→ Data records
--------------------------------------------------

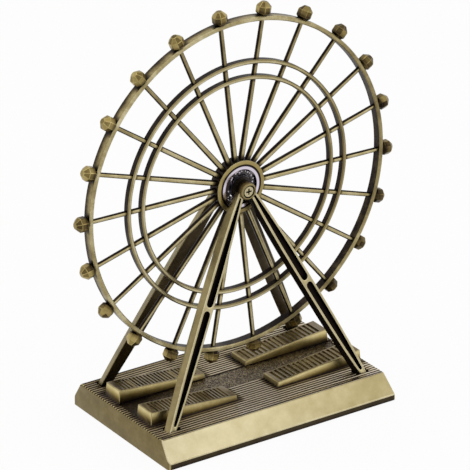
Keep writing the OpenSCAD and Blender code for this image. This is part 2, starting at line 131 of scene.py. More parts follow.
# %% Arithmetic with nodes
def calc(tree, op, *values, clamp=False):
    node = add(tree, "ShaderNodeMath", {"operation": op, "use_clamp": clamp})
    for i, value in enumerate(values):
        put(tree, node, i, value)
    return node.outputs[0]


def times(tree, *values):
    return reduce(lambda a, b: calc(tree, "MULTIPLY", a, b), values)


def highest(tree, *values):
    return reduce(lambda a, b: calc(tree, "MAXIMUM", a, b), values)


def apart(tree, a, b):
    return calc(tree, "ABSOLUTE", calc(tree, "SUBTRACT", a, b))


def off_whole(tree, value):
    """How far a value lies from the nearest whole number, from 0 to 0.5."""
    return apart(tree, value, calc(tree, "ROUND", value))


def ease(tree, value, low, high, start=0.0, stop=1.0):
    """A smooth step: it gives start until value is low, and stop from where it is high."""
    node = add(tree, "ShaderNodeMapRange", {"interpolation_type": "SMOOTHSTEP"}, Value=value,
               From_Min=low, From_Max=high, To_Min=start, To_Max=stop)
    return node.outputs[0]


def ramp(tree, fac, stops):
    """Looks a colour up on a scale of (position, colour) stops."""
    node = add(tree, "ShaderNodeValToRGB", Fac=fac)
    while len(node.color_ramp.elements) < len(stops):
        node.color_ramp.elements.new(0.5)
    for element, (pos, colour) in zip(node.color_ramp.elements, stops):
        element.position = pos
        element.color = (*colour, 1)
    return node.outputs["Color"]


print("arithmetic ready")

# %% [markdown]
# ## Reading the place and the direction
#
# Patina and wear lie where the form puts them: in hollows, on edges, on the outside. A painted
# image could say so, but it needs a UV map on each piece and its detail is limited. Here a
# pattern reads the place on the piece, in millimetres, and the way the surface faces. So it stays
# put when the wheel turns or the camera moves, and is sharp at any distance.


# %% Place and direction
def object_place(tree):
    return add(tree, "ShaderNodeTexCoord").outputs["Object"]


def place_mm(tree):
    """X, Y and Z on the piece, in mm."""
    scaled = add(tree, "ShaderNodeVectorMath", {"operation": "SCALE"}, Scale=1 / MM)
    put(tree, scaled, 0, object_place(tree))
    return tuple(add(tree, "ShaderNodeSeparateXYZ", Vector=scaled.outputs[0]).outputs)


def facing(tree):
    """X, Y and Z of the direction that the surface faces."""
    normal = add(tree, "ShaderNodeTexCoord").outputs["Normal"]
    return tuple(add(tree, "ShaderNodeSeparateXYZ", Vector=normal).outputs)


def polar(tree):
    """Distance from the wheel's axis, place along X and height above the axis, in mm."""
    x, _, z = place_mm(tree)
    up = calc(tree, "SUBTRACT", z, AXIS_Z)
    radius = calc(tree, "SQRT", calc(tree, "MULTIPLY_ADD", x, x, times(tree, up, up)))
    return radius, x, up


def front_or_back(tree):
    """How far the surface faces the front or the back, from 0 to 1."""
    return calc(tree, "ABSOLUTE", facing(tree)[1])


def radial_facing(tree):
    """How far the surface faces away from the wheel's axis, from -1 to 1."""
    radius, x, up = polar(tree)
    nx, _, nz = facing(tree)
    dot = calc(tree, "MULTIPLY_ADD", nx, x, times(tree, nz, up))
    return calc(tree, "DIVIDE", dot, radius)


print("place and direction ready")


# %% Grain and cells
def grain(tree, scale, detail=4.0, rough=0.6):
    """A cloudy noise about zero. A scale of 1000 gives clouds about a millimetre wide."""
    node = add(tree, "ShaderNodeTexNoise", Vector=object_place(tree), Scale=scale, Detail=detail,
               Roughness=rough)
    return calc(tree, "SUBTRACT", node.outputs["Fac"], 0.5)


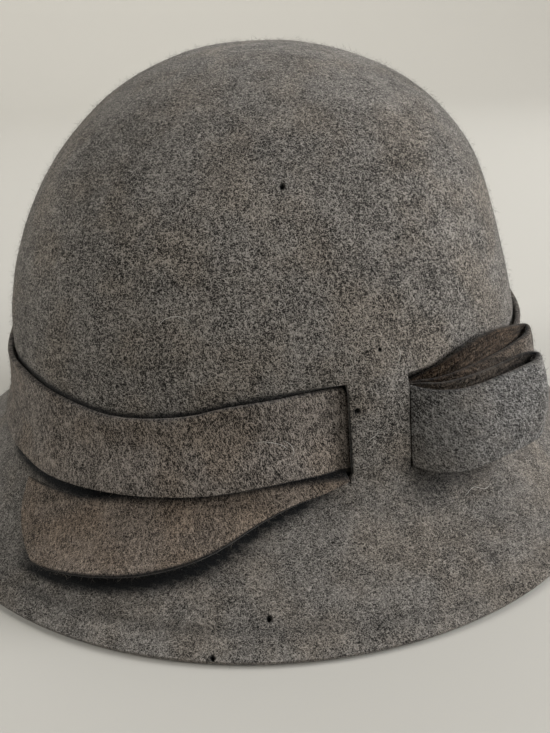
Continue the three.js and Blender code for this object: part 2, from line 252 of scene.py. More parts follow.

--------------------------------------------------

→ Written request
Restate the listing in full, word for word.

→ Task result
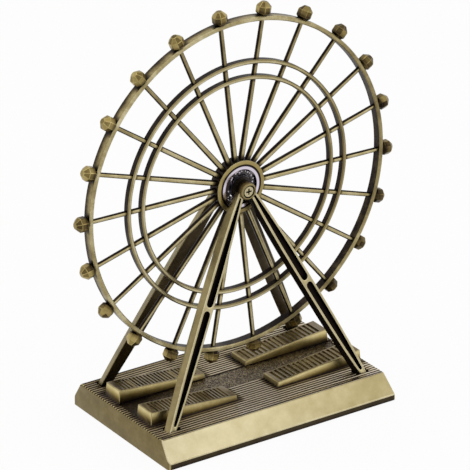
Keep writing the OpenSCAD and Blender code for this image. This is part 2, starting at line 131 of scene.py. More parts follow.
# %% Arithmetic with nodes
def calc(tree, op, *values, clamp=False):
    node = add(tree, "ShaderNodeMath", {"operation": op, "use_clamp": clamp})
    for i, value in enumerate(values):
        put(tree, node, i, value)
    return node.outputs[0]


def times(tree, *values):
    return reduce(lambda a, b: calc(tree, "MULTIPLY", a, b), values)


def highest(tree, *values):
    return reduce(lambda a, b: calc(tree, "MAXIMUM", a, b), values)


def apart(tree, a, b):
    return calc(tree, "ABSOLUTE", calc(tree, "SUBTRACT", a, b))


def off_whole(tree, value):
    """How far a value lies from the nearest whole number, from 0 to 0.5."""
    return apart(tree, value, calc(tree, "ROUND", value))


def ease(tree, value, low, high, start=0.0, stop=1.0):
    """A smooth step: it gives start until value is low, and stop from where it is high."""
    node = add(tree, "ShaderNodeMapRange", {"interpolation_type": "SMOOTHSTEP"}, Value=value,
               From_Min=low, From_Max=high, To_Min=start, To_Max=stop)
    return node.outputs[0]


def ramp(tree, fac, stops):
    """Looks a colour up on a scale of (position, colour) stops."""
    node = add(tree, "ShaderNodeValToRGB", Fac=fac)
    while len(node.color_ramp.elements) < len(stops):
        node.color_ramp.elements.new(0.5)
    for element, (pos, colour) in zip(node.color_ramp.elements, stops):
        element.position = pos
        element.color = (*colour, 1)
    return node.outputs["Color"]


print("arithmetic ready")

# %% [markdown]
# ## Reading the place and the direction
#
# Patina and wear lie where the form puts them: in hollows, on edges, on the outside. A painted
# image could say so, but it needs a UV map on each piece and its detail is limited. Here a
# pattern reads the place on the piece, in millimetres, and the way the surface faces. So it stays
# put when the wheel turns or the camera moves, and is sharp at any distance.


# %% Place and direction
def object_place(tree):
    return add(tree, "ShaderNodeTexCoord").outputs["Object"]


def place_mm(tree):
    """X, Y and Z on the piece, in mm."""
    scaled = add(tree, "ShaderNodeVectorMath", {"operation": "SCALE"}, Scale=1 / MM)
    put(tree, scaled, 0, object_place(tree))
    return tuple(add(tree, "ShaderNodeSeparateXYZ", Vector=scaled.outputs[0]).outputs)


def facing(tree):
    """X, Y and Z of the direction that the surface faces."""
    normal = add(tree, "ShaderNodeTexCoord").outputs["Normal"]
    return tuple(add(tree, "ShaderNodeSeparateXYZ", Vector=normal).outputs)


def polar(tree):
    """Distance from the wheel's axis, place along X and height above the axis, in mm."""
    x, _, z = place_mm(tree)
    up = calc(tree, "SUBTRACT", z, AXIS_Z)
    radius = calc(tree, "SQRT", calc(tree, "MULTIPLY_ADD", x, x, times(tree, up, up)))
    return radius, x, up


def front_or_back(tree):
    """How far the surface faces the front or the back, from 0 to 1."""
    return calc(tree, "ABSOLUTE", facing(tree)[1])


def radial_facing(tree):
    """How far the surface faces away from the wheel's axis, from -1 to 1."""
    radius, x, up = polar(tree)
    nx, _, nz = facing(tree)
    dot = calc(tree, "MULTIPLY_ADD", nx, x, times(tree, nz, up))
    return calc(tree, "DIVIDE", dot, radius)


print("place and direction ready")


# %% Grain and cells
def grain(tree, scale, detail=4.0, rough=0.6):
    """A cloudy noise about zero. A scale of 1000 gives clouds about a millimetre wide."""
    node = add(tree, "ShaderNodeTexNoise", Vector=object_place(tree), Scale=scale, Detail=detail,
               Roughness=rough)
    return calc(tree, "SUBTRACT", node.outputs["Fac"], 0.5)


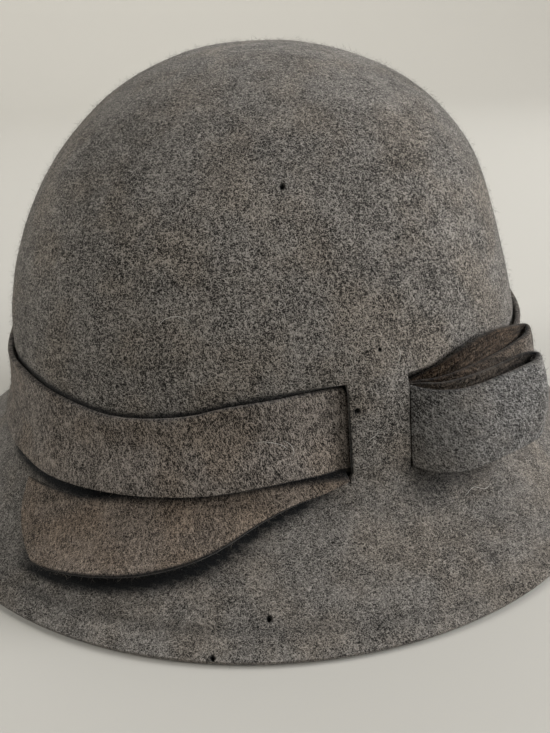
Continue the three.js and Blender code for this object: part 2, from line 252 of scene.py. More parts follow.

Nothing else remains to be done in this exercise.